As most of you know, I have strong feelings regarding gender roles in churches, particularly in the churches of Christ. Having young daughters really put things into perspective for me and I truly hope that things will change and that they will not always be saddled with feelings that they are of less worth than their male counterparts or to suffer the humiliation of exclusion. And, if things do not change, I want them to have the strength to leave.

Comments»

1. R-Liz - July 10, 2009

I’m curious if your readers (who aren’t already JTB fans) actually check this out. Particularly those who seem to fear anyone making waves in the CoC.

I’m also curious if you and your wife would ever consider leaving the CoC (and if you feel you have the strength to do so, like you hope your daughters will someday possess). With all due respect, I think the issue of gender roles in church will hang with the CoC like a dark shadow. It will always be there.

Sorry to be a kill-joy, but I guess I don’t understand the undying allegiance so many have to the CoC. I know no church is perfect, but the CoC prides itself in not changing. Shoot, they actually think they look like the NT church, and that’s the shtick they’re going for.

Matt- I don’t expect you to answer my questions… it’s just food for thought. (And perhaps I’m letting off a little steam since I know of so many blogs of folks who were raised in CoC and are currently highly frustrated with the CoC, but they continue to stick within the CoC…and their blogs continue to vent frustration– day after day after day.)

2. Matt - July 10, 2009

Prior to us becoming a part of the church that we attend now we had been away for a few years. If it wasn’t for the people that we love in the church we are a part of, I think I can say that we would not be in a CoC now. I’m definitely not somebody that is hung up on any particular type of church.

Who knows what the future will hold? I am a person of faith whose past church experiences have, for the most part, been very poor. All I know is to keep plugging away, doing what I believe to be right, until it becomes apparent that we are no longer welcome. We are happy with our current church, particularly with the friends we’ve made and the opportunities to help those in the community, but there are issues that remain contentious for us, especially those regarding the role of women.

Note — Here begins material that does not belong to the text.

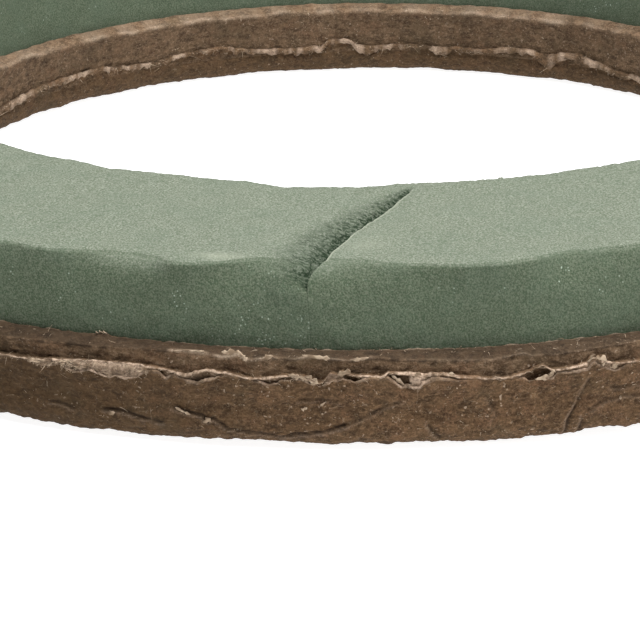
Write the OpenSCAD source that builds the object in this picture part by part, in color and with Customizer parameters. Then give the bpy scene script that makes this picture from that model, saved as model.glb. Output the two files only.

I hope that things change, but I fear they won’t.

3. R-Liz - July 11, 2009

JTB linked to a bunch of great articles at gal328.org. I just started reading them, but this one was encouraging from a husband of a woman who has been a preacher within the CoC (as has he):

http://www.gal328.org/articles/Pape-Change.html

I don’t know this guy and his wife, and I’m just starting to get to know of them. His last few paragraphs in particular really rang true with me:

“At the very least this: The time for whispering encouragement to promising young women behind closed office doors has passed. In light of what I now know, I have more respect for the sincere practitioner of patriarchy than for the egalitarian who would encourage a young woman to take up her cross and run the gauntlet of the Powers alone. The benevolent patriarch does not throw his daughter to the wolves. How much less the true egalitarian!

Those who are fully convinced must either choose to stand publicly and unequivocally with gifted women on the side of justice, or they must be forthright about their refusal to do so. They must begin to tell our gifted young women the truth, even if the truth turns out to be that they should run, not walk, to find a church context that embraces and celebrates the miracle of God’s gift and calling in them. This is not a radical idea; it is common Kingdom sense. And if this means, as it surely will, that we must begin to bless the leaving of many, so be it. Perhaps then the pain of the status quo will begin at long last to match the often-cited “pain of change” that has resulted in so much hand-wringing and so little justice in the past.”